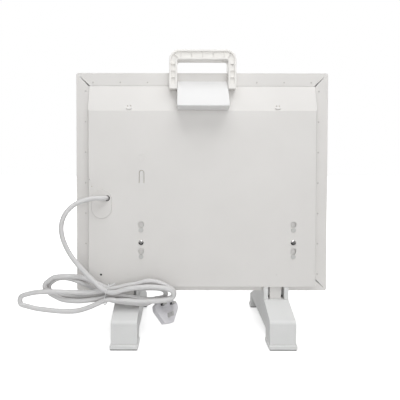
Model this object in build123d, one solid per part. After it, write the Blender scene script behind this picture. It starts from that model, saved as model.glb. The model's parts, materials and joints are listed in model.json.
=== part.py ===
from build123d import *
import os
from math import cos, hypot, pi, radians, sin, sqrt, tan

# An infrared panel heater that stands on two bridge feet, with its mains cord tied up behind it.
# +X is the panel's width, +Y points to its back, +Z is up. Millimetres.
# The origin is on the floor, midway between the feet and midway along them.

os.makedirs("parts", exist_ok=True)

# ---- sheet steel body ----
panel_wide = 600.0
panel_tall = 520.8
panel_deep = 28.0
panel_base = 101.8          # underside of the panel above the floor
panel_corner = 5.0
sheet = 1.0
rim_wide = 30.5             # return rim of the front pan, seen from behind
mitre_narrow = 0.5          # the mitre gap where it starts, near the corner
mitre_open = 2.6            # and where it meets the cover
mitre_start = 8.0           # its start, in from each outer edge

# ---- raised rear cover ----
cover_rise = 19.0           # its flat face stands this far behind the rim
cover_gap = 0.5             # between the cover's walls and the rim's window
cover_base = 116.3          # its lower wall above the floor
slope_drop = 91.3           # from the panel's top down to where the flat face turns into the slope
cover_bend = 3.0
under_rim = 21.0            # how far the cover's edge reaches under the rim

# ---- rivets round the rim ----
rivet_head = 4.2
rivet_shank = 2.4
rivet_proud = 0.9
rivets_top = 9
rivet_pitch_top = 65.0
rivets_side = 7
rivet_pitch_side = 73.0
rivet_inset = 22.0          # from the panel's edge
rivet_mid = 361.0           # height of the middle side rivet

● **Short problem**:
From the opening line of the data above, please print each line as written up to and including the line that contains "from math import", and nothing more.

● **Final result**:
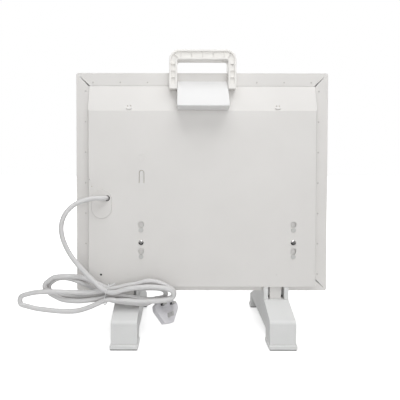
Model this object in build123d, one solid per part. After it, write the Blender scene script behind this picture. It starts from that model, saved as model.glb. The model's parts, materials and joints are listed in model.json.
=== part.py ===
from build123d import *
import os
from math import cos, hypot, pi, radians, sin, sqrt, tan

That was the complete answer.